Le roman s’ouvre avec Pilar, la mère de Toya, travaillant dans les cuisines du château de la Marquise, une bonne femme tout à fait détestable avec ses employés. La Marquise et son mari possèdent tous les terrains alentours et emploient toute la main d’œuvre locale dans leurs champs. Ainsi, Juan, le père de Toya, travaille dans les rizières. Au milieu de cette vie dure et des humiliations subies, pousse Toya, une enfant sauvage ou « pequeña salvaje » comme la nomme ses parents avec tendresse. Et il y a aussi le fils de la Marquise, Carlos, un homme violent. Mais je ne vous en dis pas plus pour ne pas divulgâcher.

Un autre personnage important est Horacio, l’instituteur. Outre sa culture et son piano, il amène une idée nouvelle, collectiviser les terres et encourage les paysans à se rebeller.

Le lecteur suit l’histoire du point de vue de Toya, d’abord jeune fille de 13 ans qu’on voit grandir et devenir une femme. L’autrice nous offre de beaux portraits de femmes.
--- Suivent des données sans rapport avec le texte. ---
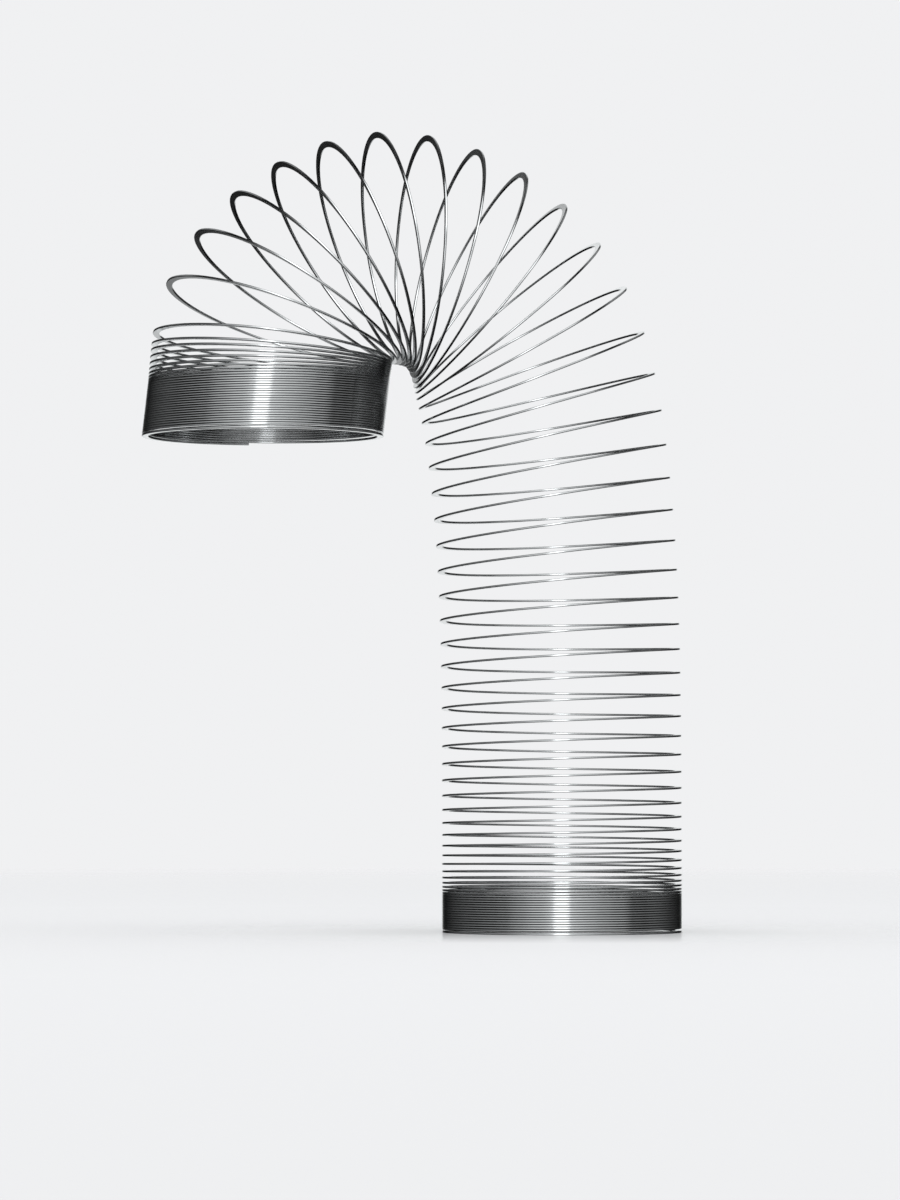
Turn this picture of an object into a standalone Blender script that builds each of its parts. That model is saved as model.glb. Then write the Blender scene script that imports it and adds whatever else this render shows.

Laurine Roux parsème son roman de mots en espagnol. J’ai eu l’impression à plusieurs occasions de me trouver en Espagne, de sentir la chaleur du soleil sur ma peau, les délicieuses odeurs de cuisine de Pilar. J’ai aimé me promener dans cette nature sauvage, dans le marais avec Toya notamment.

Je me suis attachée à Toya, à sa famille et à tous les paysans. Laurine Roux a construit son roman en 3 parties, intercalant le présent afin de mieux ménager le suspense. D’ailleurs la fin m’a particulièrement émue. Ce roman vous fera passer par toutes les émotions.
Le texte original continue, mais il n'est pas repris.